**Data:**

--- start ---

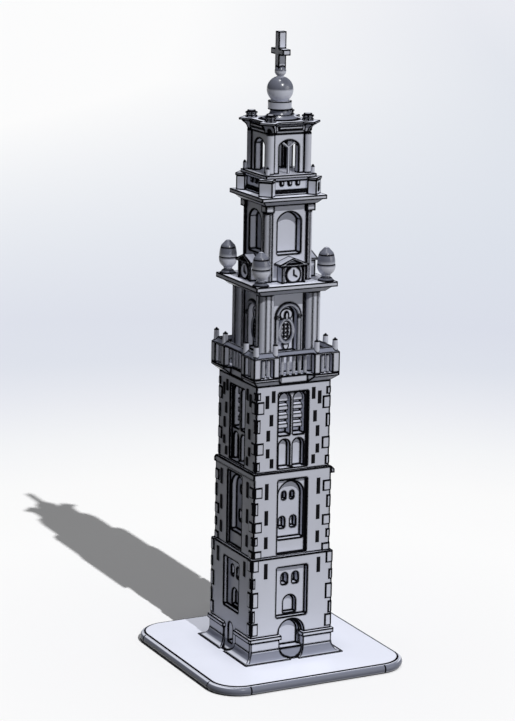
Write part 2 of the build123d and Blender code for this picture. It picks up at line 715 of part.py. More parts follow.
# ------------------------------------------------------------------ crown
EAR_FACE = 18.9 * math.sqrt(2)
EAR_WIDTH = 12.2
EAR_LENGTH = 14.2
EAR_BOTTOM = 375.1
BRACKET_WIDTH = 7.6
CROWN_HALF = 16.2

with BuildPart() as crown_cornice:
    flare(15.4, LANTERN_TOP, CROWN_HALF, 370.4)
    block(CROWN_HALF, CROWN_HALF, 370.4, 374.2)
    for angle in SIDES:
        panel(angle, CROWN_HALF, 18.0, 371.4, 373.7, -1.2, mode=Mode.ADD)
    flare(CROWN_HALF, 374.2, CROWN_HALF + 1.2, 375.2)
    block(CROWN_HALF + 1.2, CROWN_HALF + 1.2, 375.2, CROWN_TOP)
    with BuildSketch(Plane.XY.offset(EAR_BOTTOM)):
        with PolarLocations(EAR_FACE - EAR_LENGTH / 2, 4, 45):
            Rectangle(EAR_LENGTH, EAR_WIDTH)
    extrude(amount=CROWN_TOP - EAR_BOTTOM)
    for sign_x, sign_y in CORNERS:
        diagonal = Plane(origin=(0, 0, 0), x_dir=(sign_x, sign_y, 0), z_dir=(sign_y, -sign_x, 0))
        with BuildSketch(diagonal, mode=Mode.PRIVATE) as bracket:
            with BuildLine():
                Polyline((21.2, 369.0), (14.0, 369.0), (14.0, EAR_BOTTOM), (25.7, EAR_BOTTOM))
                Bezier((25.7, EAR_BOTTOM), (24.9, 372.6), (22.2, 374.0), (21.2, 369.0))
            make_face()
        extrude(bracket.sketch, amount=BRACKET_WIDTH / 2, both=True)
save(crown_cornice, "crown_cornice")

KNOB_SPOT = 14.0
with BuildPart() as crown_knobs:
    knob_layers = (
        (4.1, CROWN_TOP, 377.8),
        (3.5, 377.8, 379.2),
        (4.1, 379.2, 380.3),
        (2.9, 380.3, 381.4),
    )
    for radius, bottom, top in knob_layers:
        with BuildSketch(Plane.XY.offset(bottom)):
            with GridLocations(2 * KNOB_SPOT, 2 * KNOB_SPOT, 2, 2):
                RegularPolygon(radius, 8, rotation=22.5)
        extrude(amount=top - bottom)
save(crown_knobs, "crown_knobs")

AXIS_PLANE = Plane(origin=(0, 0, 0), x_dir=(1, 0, 0), z_dir=(0, -1, 0))
with BuildPart() as bell_roof:
    with BuildSketch(AXIS_PLANE):
        with BuildLine():
            Polyline((6.4, ROOF_TOP), (0, ROOF_TOP), (0, CROWN_TOP), (14.5, CROWN_TOP))
            ThreePointArc((14.5, CROWN_TOP), (11.0, 377.6), (8.6, 379.4))
            Line((8.6, 379.4), (7.7, 379.4))
            ThreePointArc((7.7, 379.4), (6.8, 381.0), (6.4, ROOF_TOP))
        make_face()
    revolve(axis=Axis.Z)
save(bell_roof, "bell_roof")

with BuildPart() as ball_ring:
    with BuildSketch(Plane.XY.offset(ROOF_TOP)):
        Circle(8.0)
    extrude(amount=RING_TOP - ROOF_TOP)
save(ball_ring, "ball_ring")

with BuildPart() as great_ball:
    with Locations((0, 0, 396.2)):
        Sphere(8.95)
    block(10, 10, 380, RING_TOP, Mode.SUBTRACT)
    block(10, 10, BALLS_MEET, 410, Mode.SUBTRACT)
save(great_ball, "great_ball")

with BuildPart() as small_ball:
    with Locations((0, 0, 408.5)):
        Sphere(3.9)
    block(5, 5, 400, BALLS_MEET, Mode.SUBTRACT)
save(small_ball, "small_ball")

with BuildPart() as cross:
    block(2.8, 2.5, CROSS_FOOT, TOTAL_HEIGHT)
    block(2.8, 8.75, 419.5, 423.5)
    add(small_ball.part, mode=Mode.SUBTRACT)
save(cross, "cross")
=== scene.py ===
"""Display model of a bell tower: resin finish, corner stones, wall anchors, clock hands and stage."""

import math
from typing import NamedTuple

import bmesh
import bpy
from mathutils import Matrix, Vector


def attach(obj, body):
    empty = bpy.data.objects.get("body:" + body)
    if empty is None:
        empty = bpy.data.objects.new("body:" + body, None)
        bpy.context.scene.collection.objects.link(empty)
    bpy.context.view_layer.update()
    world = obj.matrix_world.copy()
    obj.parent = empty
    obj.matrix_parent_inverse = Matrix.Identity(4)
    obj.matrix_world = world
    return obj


bl_info = {
    "name": "Bell Tower Display Model",
    "version": (1, 0, 0),
    "blender": (4, 5, 0),
    "location": "View3D > Sidebar > Bell Tower",
    "description": "Finishes the cast pieces of a bell tower model and adds its fine trim",
    "category": "Object",
}

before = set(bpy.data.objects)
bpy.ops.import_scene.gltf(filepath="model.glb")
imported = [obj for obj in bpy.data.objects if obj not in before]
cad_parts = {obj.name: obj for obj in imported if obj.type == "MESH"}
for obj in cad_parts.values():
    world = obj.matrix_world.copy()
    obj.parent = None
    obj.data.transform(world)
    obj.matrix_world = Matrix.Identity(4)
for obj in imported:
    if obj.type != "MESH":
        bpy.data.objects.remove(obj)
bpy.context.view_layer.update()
MM = 0.001
QUARTER_TURNS = (90, 180, 270)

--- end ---

**Given task:** Give back the whole listing exactly as it reads.

**Problem solution:**
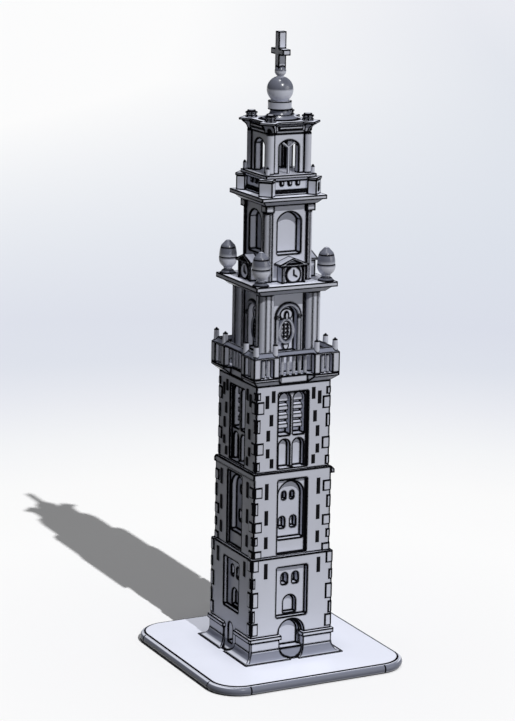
Write part 2 of the build123d and Blender code for this picture. It picks up at line 715 of part.py. More parts follow.
# ------------------------------------------------------------------ crown
EAR_FACE = 18.9 * math.sqrt(2)
EAR_WIDTH = 12.2
EAR_LENGTH = 14.2
EAR_BOTTOM = 375.1
BRACKET_WIDTH = 7.6
CROWN_HALF = 16.2

with BuildPart() as crown_cornice:
    flare(15.4, LANTERN_TOP, CROWN_HALF, 370.4)
    block(CROWN_HALF, CROWN_HALF, 370.4, 374.2)
    for angle in SIDES:
        panel(angle, CROWN_HALF, 18.0, 371.4, 373.7, -1.2, mode=Mode.ADD)
    flare(CROWN_HALF, 374.2, CROWN_HALF + 1.2, 375.2)
    block(CROWN_HALF + 1.2, CROWN_HALF + 1.2, 375.2, CROWN_TOP)
    with BuildSketch(Plane.XY.offset(EAR_BOTTOM)):
        with PolarLocations(EAR_FACE - EAR_LENGTH / 2, 4, 45):
            Rectangle(EAR_LENGTH, EAR_WIDTH)
    extrude(amount=CROWN_TOP - EAR_BOTTOM)
    for sign_x, sign_y in CORNERS:
        diagonal = Plane(origin=(0, 0, 0), x_dir=(sign_x, sign_y, 0), z_dir=(sign_y, -sign_x, 0))
        with BuildSketch(diagonal, mode=Mode.PRIVATE) as bracket:
            with BuildLine():
                Polyline((21.2, 369.0), (14.0, 369.0), (14.0, EAR_BOTTOM), (25.7, EAR_BOTTOM))
                Bezier((25.7, EAR_BOTTOM), (24.9, 372.6), (22.2, 374.0), (21.2, 369.0))
            make_face()
        extrude(bracket.sketch, amount=BRACKET_WIDTH / 2, both=True)
save(crown_cornice, "crown_cornice")

KNOB_SPOT = 14.0
with BuildPart() as crown_knobs:
    knob_layers = (
        (4.1, CROWN_TOP, 377.8),
        (3.5, 377.8, 379.2),
        (4.1, 379.2, 380.3),
        (2.9, 380.3, 381.4),
    )
    for radius, bottom, top in knob_layers:
        with BuildSketch(Plane.XY.offset(bottom)):
            with GridLocations(2 * KNOB_SPOT, 2 * KNOB_SPOT, 2, 2):
                RegularPolygon(radius, 8, rotation=22.5)
        extrude(amount=top - bottom)
save(crown_knobs, "crown_knobs")

AXIS_PLANE = Plane(origin=(0, 0, 0), x_dir=(1, 0, 0), z_dir=(0, -1, 0))
with BuildPart() as bell_roof:
    with BuildSketch(AXIS_PLANE):
        with BuildLine():
            Polyline((6.4, ROOF_TOP), (0, ROOF_TOP), (0, CROWN_TOP), (14.5, CROWN_TOP))
            ThreePointArc((14.5, CROWN_TOP), (11.0, 377.6), (8.6, 379.4))
            Line((8.6, 379.4), (7.7, 379.4))
            ThreePointArc((7.7, 379.4), (6.8, 381.0), (6.4, ROOF_TOP))
        make_face()
    revolve(axis=Axis.Z)
save(bell_roof, "bell_roof")

with BuildPart() as ball_ring:
    with BuildSketch(Plane.XY.offset(ROOF_TOP)):
        Circle(8.0)
    extrude(amount=RING_TOP - ROOF_TOP)
save(ball_ring, "ball_ring")

with BuildPart() as great_ball:
    with Locations((0, 0, 396.2)):
        Sphere(8.95)
    block(10, 10, 380, RING_TOP, Mode.SUBTRACT)
    block(10, 10, BALLS_MEET, 410, Mode.SUBTRACT)
save(great_ball, "great_ball")

with BuildPart() as small_ball:
    with Locations((0, 0, 408.5)):
        Sphere(3.9)
    block(5, 5, 400, BALLS_MEET, Mode.SUBTRACT)
save(small_ball, "small_ball")

with BuildPart() as cross:
    block(2.8, 2.5, CROSS_FOOT, TOTAL_HEIGHT)
    block(2.8, 8.75, 419.5, 423.5)
    add(small_ball.part, mode=Mode.SUBTRACT)
save(cross, "cross")
=== scene.py ===
"""Display model of a bell tower: resin finish, corner stones, wall anchors, clock hands and stage."""

import math
from typing import NamedTuple

import bmesh
import bpy
from mathutils import Matrix, Vector


def attach(obj, body):
    empty = bpy.data.objects.get("body:" + body)
    if empty is None:
        empty = bpy.data.objects.new("body:" + body, None)
        bpy.context.scene.collection.objects.link(empty)
    bpy.context.view_layer.update()
    world = obj.matrix_world.copy()
    obj.parent = empty
    obj.matrix_parent_inverse = Matrix.Identity(4)
    obj.matrix_world = world
    return obj


bl_info = {
    "name": "Bell Tower Display Model",
    "version": (1, 0, 0),
    "blender": (4, 5, 0),
    "location": "View3D > Sidebar > Bell Tower",
    "description": "Finishes the cast pieces of a bell tower model and adds its fine trim",
    "category": "Object",
}

before = set(bpy.data.objects)
bpy.ops.import_scene.gltf(filepath="model.glb")
imported = [obj for obj in bpy.data.objects if obj not in before]
cad_parts = {obj.name: obj for obj in imported if obj.type == "MESH"}
for obj in cad_parts.values():
    world = obj.matrix_world.copy()
    obj.parent = None
    obj.data.transform(world)
    obj.matrix_world = Matrix.Identity(4)
for obj in imported:
    if obj.type != "MESH":
        bpy.data.objects.remove(obj)
bpy.context.view_layer.update()
MM = 0.001
QUARTER_TURNS = (90, 180, 270)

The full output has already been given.